Sometimes, the hardest thing to review is a genuinely good book, at least, without resorting to meaningless fluff words like "gripping", "great" and "brilliant". But they need to be reviewed, if only to bring them to the attention of other readers.
Here are three books that deserve better reviews than they're about to receive. Sadly, this is less a serious critical evaluation than a "lookit!". These are all terrific, and, dare I say it, "gripping".
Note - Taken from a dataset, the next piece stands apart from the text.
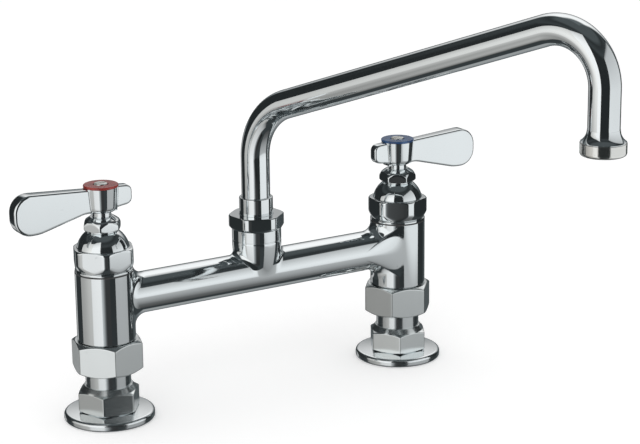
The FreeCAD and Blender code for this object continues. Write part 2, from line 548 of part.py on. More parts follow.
def handle_screw(side, axis):
    """Slotted oval-head screw through the hub into the stem."""
    body = new_body(f"{side}_handle_screw", axis)
    head_top = f"{HUB_TOP} + handle_screw_head_height"
    base = turned(body, (
        ("0", f"{HUB_TOP} - handle_screw_length"), ("handle_screw_od / 2", f"{HUB_TOP} - handle_screw_length"),
        ("handle_screw_od / 2", HUB_TOP), ("handle_screw_head_od / 2", HUB_TOP),
        ("handle_screw_head_od / 2", head_top), ("0", head_top)))
    dressed(body, base, "Fillet", "handle_screw_head_height / 3", ring_edge("handle_screw_head_od", head_top))
    sketch = new_sketch(body, "XY", f"{head_top} - handle_screw_slot_depth")
    across = "handle_screw_head_od"
    half = "handle_screw_slot / 2"
    add_loop(sketch, ((across, half), (f"-{across}", half), (f"-{across}", f"-{half}"), (across, f"-{half}")))
    prism(body, sketch, "handle_screw_slot_depth + 1", "PartDesign::Pocket", reverse=True)


def bridge_body():
    """Bridge casting: two columns, the bar that joins them and the spout's boss, all bored through."""
    body = new_body("bridge_body")
    places = ("-centre_distance / 2", "centre_distance / 2")
    sketch = new_sketch(body, "XY", COLUMN_BOTTOM)
    for across in places:
        add_circle(sketch, "column_od", across)
    prism(body, sketch, "column_height + 2 * bar_fillet")
    sketch = new_sketch(body, "YZ")
    add_circle(sketch, "bar_od", "0", BAR_AXIS)
    prism(body, sketch, "centre_distance", midplane=True)
    groove_bottom = f"{BAR_AXIS} + boss_groove_height"
    base = turned(body, (
        ("0", BAR_AXIS), ("boss_root_od / 2", BAR_AXIS, "boss_curve"), ("boss_od / 2", groove_bottom),
        ("boss_od / 2", BOSS_SHOULDER), ("0", BOSS_SHOULDER)))
    columns_from = value("centre_distance") / 4
    base = dressed(body, base, "Fillet", "bar_fillet",
                   lambda edge: saddle_edge(edge) and abs(edge.CenterOfMass.x) > columns_from)
    base = dressed(body, base, "Fillet", "boss_fillet",
                   lambda edge: saddle_edge(edge) and abs(edge.CenterOfMass.x) < columns_from)
    sketch = new_sketch(body, "XY", COLUMN_TOP)
    for across in places:
        add_circle(sketch, "column_od + 8 * bar_fillet", across)
    prism(body, sketch, "3 * bar_fillet", "PartDesign::Pocket", reverse=True)
    sketch = new_sketch(body, "XY", SPIGOT_BOTTOM)
    for across in places:
        add_circle(sketch, "spigot_od", across)
    prism(body, sketch, f"{COLUMN_BOTTOM} - {SPIGOT_BOTTOM} + 1")
    sketch = new_sketch(body, "XY", BOSS_SHOULDER)
    add_circle(sketch, "boss_thread_od")
    prism(body, sketch, "boss_thread_length")
    sketch = new_sketch(body, "XY", groove_bottom)
    add_circle(sketch, "boss_od + 2 * bar_fillet")
    add_circle(sketch, "boss_od - 2 * boss_groove_depth")
    prism(body, sketch, "boss_groove_width", "PartDesign::Pocket", reverse=True)
    sketch = new_sketch(body, "YZ")
    add_circle(sketch, "bar_bore", "0", BAR_AXIS)
    prism(body, sketch, "centre_distance", "PartDesign::Pocket", midplane=True)
    for across in places:
        bored(body, "inlet_passage", SPIGOT_BOTTOM, f"{WEB_TOP} - seat_web_thickness", across)
        bored(body, "seat_thread_od", f"{WEB_TOP} - seat_web_thickness", WEB_TOP, across)
        bored(body, "chamber_bore", WEB_TOP, COLUMN_TOP, across)
    bored(body, "boss_counterbore", BEARING_BOTTOM, BOSS_TOP)
    bored(body, "spindle_bore", f"{BOSS_TOP} - spindle_bore_depth", BEARING_BOTTOM)
    bored(body, "boss_passage", BAR_AXIS, f"{BOSS_TOP} - spindle_bore_depth")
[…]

Robert Jackson Bennett is quietly building up an impressive body of work. Mr. Shivers was genuinely creepy, The Company Man was a great SF/noir cross-overs (although the ending really disappointed me) and The Troupe (2012) may be his best yet. Circuses are a hot topic right now, and The Troupe's vaudevillian theme runs the risk of getting it lost in the crowd. But, although there are similarities with Cyber Circus, Mechanique and (especially) The Night Circus, The Troupe takes a different tack: this is an epic fantasy, set against the background of the Depression. George Carole is a young (and talented) pianist, off on a search to find his father, the great performer Hieronomo Silenus. When he does, he finds himself entangled in a greater quest: Silenus is piecing together fragments of the Great Song, in the hopes of fighting off the forces of darkness.
It sounds silly (and, to be honest, it is), but Mr. Bennett quietly utilises the tropes of the traditional high fantasy epic to create a clever and oddly heart-warming story. George is a precocious, likable protagonist, even as he makes all the wrong decisions. Silenus is a Machiavellian grump, and the forces of darkness are alternately creepy and charming. The Troupe is a well-produced show, with all the bit players getting their time under the spotlight. And that's where it varies the most (and the most interestingly) from the fantasy tradition: George may be the protagonist, but everyone is the hero of their own story.